Insights into sub-Kolmogorov-scale droplet breakup via boundary element simulations

The statistics of sub-Kolmogorov-scale droplet breakup are investigated at a higher Taylor Reynolds number ($Re_{\lambda_T}$) than similar work at low $Re_{\lambda_T}$ (Cristini et al., 2003) to elucidate intermittency and neck pinch off behaviors. To this end, a boundary element method (BEM) is developed to enable simulations of the stochastic Stokes flow about ensembles of droplets along individual trajectories in homogeneous and isotropic turbulence (HIT), made possible through adaptive mesh refinement and fast multipole acceleration.
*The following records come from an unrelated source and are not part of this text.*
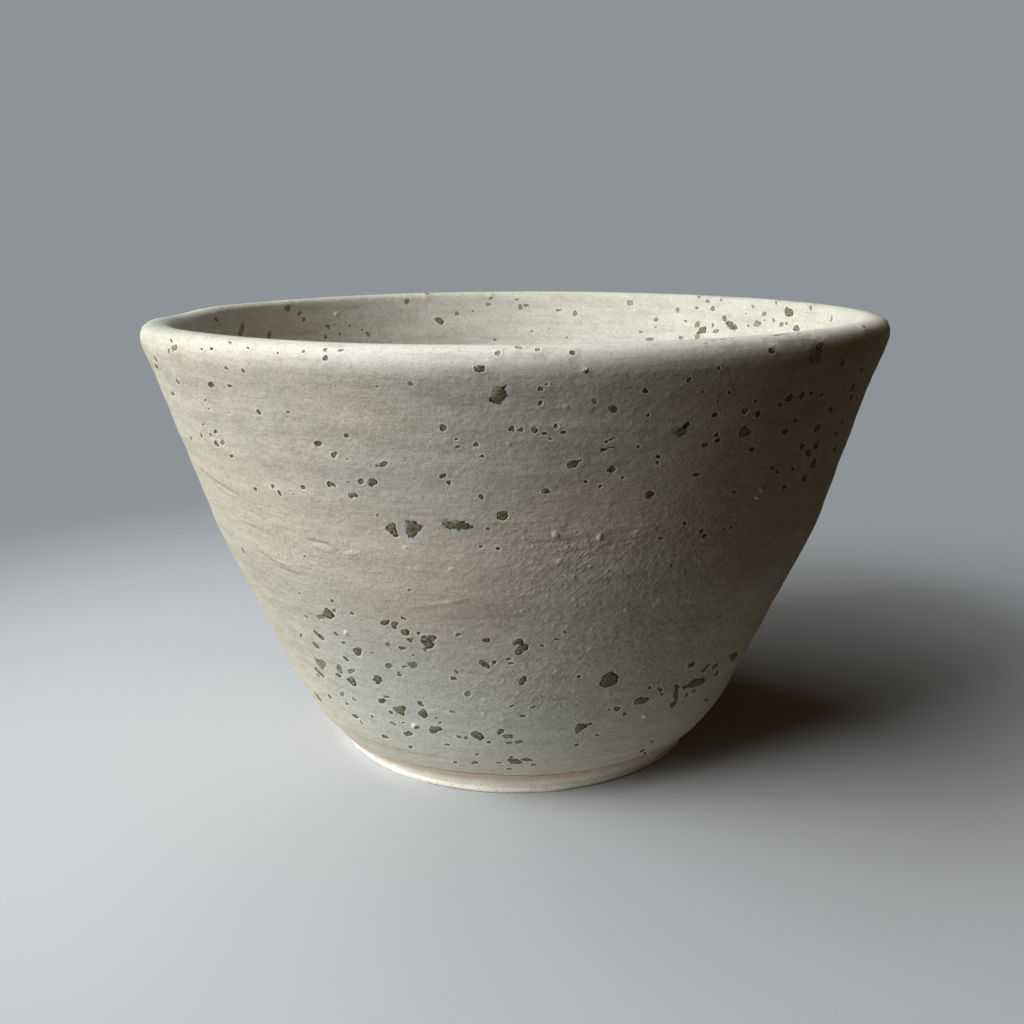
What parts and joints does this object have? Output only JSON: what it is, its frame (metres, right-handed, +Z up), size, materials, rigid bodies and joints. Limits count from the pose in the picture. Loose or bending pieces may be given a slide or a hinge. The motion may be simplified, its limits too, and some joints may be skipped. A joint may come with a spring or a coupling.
{
  "type": "yarn bowl",
  "caption": "Hand-thrown conical stoneware bowl with a rounded lip and trimmed foot ring, matt speckled glaze inside and out and bare clay at the foot.",
  "frame": {"origin": "centre of the circle that the foot ring stands on", "axes": "+Z up along the bowl's axis; the front faces -Y"},
  "size_m": [0.15, 0.15, 0.091],
  "materials": {
    "fired_clay": "bare fired stoneware, fine and dry",
    "liner_glaze": "matt oatmeal glaze with olive-grey specks",
    "outer_glaze": "matt oatmeal glaze with olive-grey specks",
    "iron_grain": "satin olive-grey melt"
  },
  "bodies": {
    "root": {"clay_body": "fired_clay", "liner_glaze": "liner_glaze", "outer_glaze": "outer_glaze", "iron_grains": "iron_grain"}
  },
  "joints": []
}
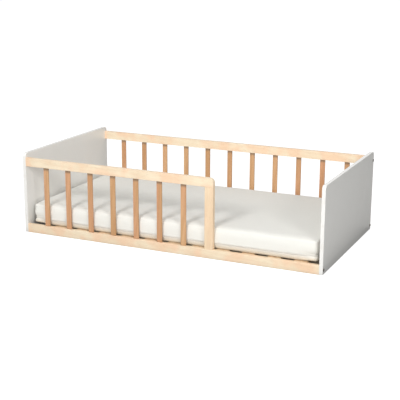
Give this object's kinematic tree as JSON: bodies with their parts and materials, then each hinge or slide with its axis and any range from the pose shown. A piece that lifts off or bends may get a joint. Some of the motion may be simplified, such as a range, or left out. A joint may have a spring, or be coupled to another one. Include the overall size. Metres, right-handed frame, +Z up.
{
  "type": "toddler bed",
  "caption": "Low toddler bed: two solid end panels, slatted rails, a part-length front guard beside an open entrance, a roll-out slatted base and a foam mattress.",
  "frame": {"origin": "middle of the bed's footprint, on the floor", "axes": "+X along the bed from the panel where the guard starts towards the open entrance end, -Y towards the side the child climbs in from, +Z up"},
  "size_m": [1.467, 0.75, 0.38],
  "materials": {
    "white_panel": "white melamine-faced board, satin",
    "rail_wood": "pale pine, clear matt lacquer",
    "slat_wood": "steamed beech, clear matt lacquer",
    "batten_wood": "planed pine, unfinished",
    "base_slat_wood": "planed pine, unfinished",
    "dowel_wood": "fluted beech",
    "bolt_steel": "dark bronze plated",
    "nut_steel": "zinc plated",
    "screw_steel": "zinc plated",
    "staple_steel": "galvanised wire",
    "tape_webbing": "woven webbing",
    "foam": "open-cell foam",
    "cotton_cover": "unbleached woven cotton",
    "zip_tape": "nylon zip, cream"
  },
  "bodies": {
    "frame": {"left_panel": "white_panel", "right_panel": "white_panel", "front_bottom_rail": "rail_wood", "guard_top_rail": "rail_wood", "guard_post": "rail_wood", "guard_slat_1": "slat_wood", "guard_slat_2": "slat_wood", "guard_slat_3": "slat_wood", "guard_slat_4": "slat_wood", "guard_slat_5": "slat_wood", "guard_slat_6": "slat_wood", "guard_slat_7": "slat_wood", "back_top_rail": "rail_wood", "back_bottom_rail": "rail_wood", "back_slat_1": "slat_wood", "back_slat_2": "slat_wood", "back_slat_3": "slat_wood", "back_slat_4": "slat_wood", "back_slat_5": "slat_wood", "back_slat_6": "slat_wood", "back_slat_7": "slat_wood", "back_slat_8": "slat_wood", "back_slat_9": "slat_wood", "back_slat_10": "slat_wood", "back_slat_11": "slat_wood", "left_connector_bolts": "bolt_steel", "right_connector_bolts": "bolt_steel", "left_barrel_nuts": "nut_steel", "right_barrel_nuts": "nut_steel", "left_rail_dowels": "dowel_wood", "right_rail_dowels": "dowel_wood", "post_dowels": "dowel_wood", "front_batten": "batten_wood", "back_batten": "batten_wood", "front_batten_screws": "screw_steel", "back_batten_screws": "screw_steel"},
    "slat_base": {"base_slat_1": "base_slat_wood", "base_slat_2": "base_slat_wood", "base_slat_3": "base_slat_wood", "base_slat_4": "base_slat_wood", "base_slat_5": "base_slat_wood", "base_slat_6": "base_slat_wood", "base_slat_7": "base_slat_wood", "base_slat_8": "base_slat_wood", "base_slat_9": "base_slat_wood", "base_slat_10": "base_slat_wood", "base_slat_11": "base_slat_wood", "front_tape": "tape_webbing", "back_tape": "tape_webbing", "tape_staples": "staple_steel"},
    "mattress": {"mattress_core": "foam", "mattress_cover": "cotton_cover", "cover_zip": "zip_tape"}
  },
  "joints": [
    {"name": "slat_base_lift", "type": "slide", "parent": "frame", "child": "slat_base", "axis": [0, 0, 1], "range_m": [0, 0.38]},
    {"name": "mattress_lift", "type": "slide", "parent": "slat_base", "child": "mattress", "axis": [0, 0, 1], "range_m": [0, 0.36]}
  ]
}
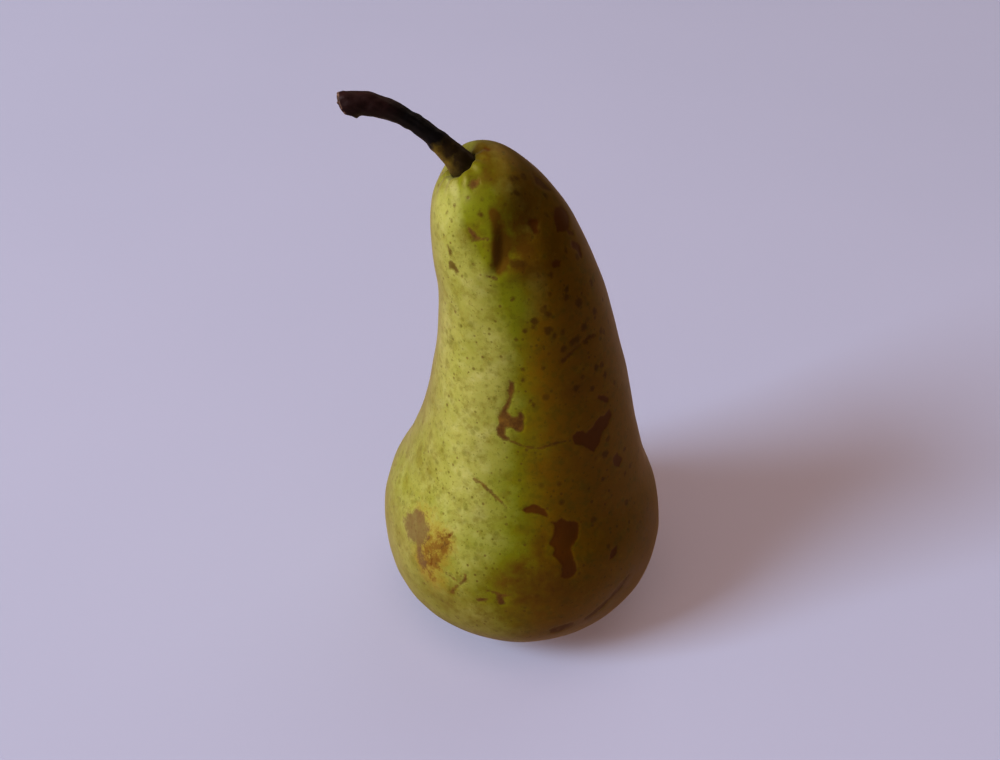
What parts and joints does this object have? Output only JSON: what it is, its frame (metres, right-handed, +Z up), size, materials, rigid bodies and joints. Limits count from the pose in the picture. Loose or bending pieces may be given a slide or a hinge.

Droplet deformation statistics, near-breakup behavior, and neck thinning statistics at $Re_{\lambda_T}=310$ are presented. Results highlight the effect of the HIT’s strain rate intermittency on the droplet deformation statistics, and investigations of subcritical and critical neck thinning events provide insights into the critical disturbances leading to breakup and transition of the neck contraction to the established viscous pinch-off regime. Both the marked influence of intermittency on the droplet deformation statistics and local strain rate effects very close into the terminal pinch-off regime emphasize the multiscale nature of the problem, even for droplets in the idealized Stokes regime.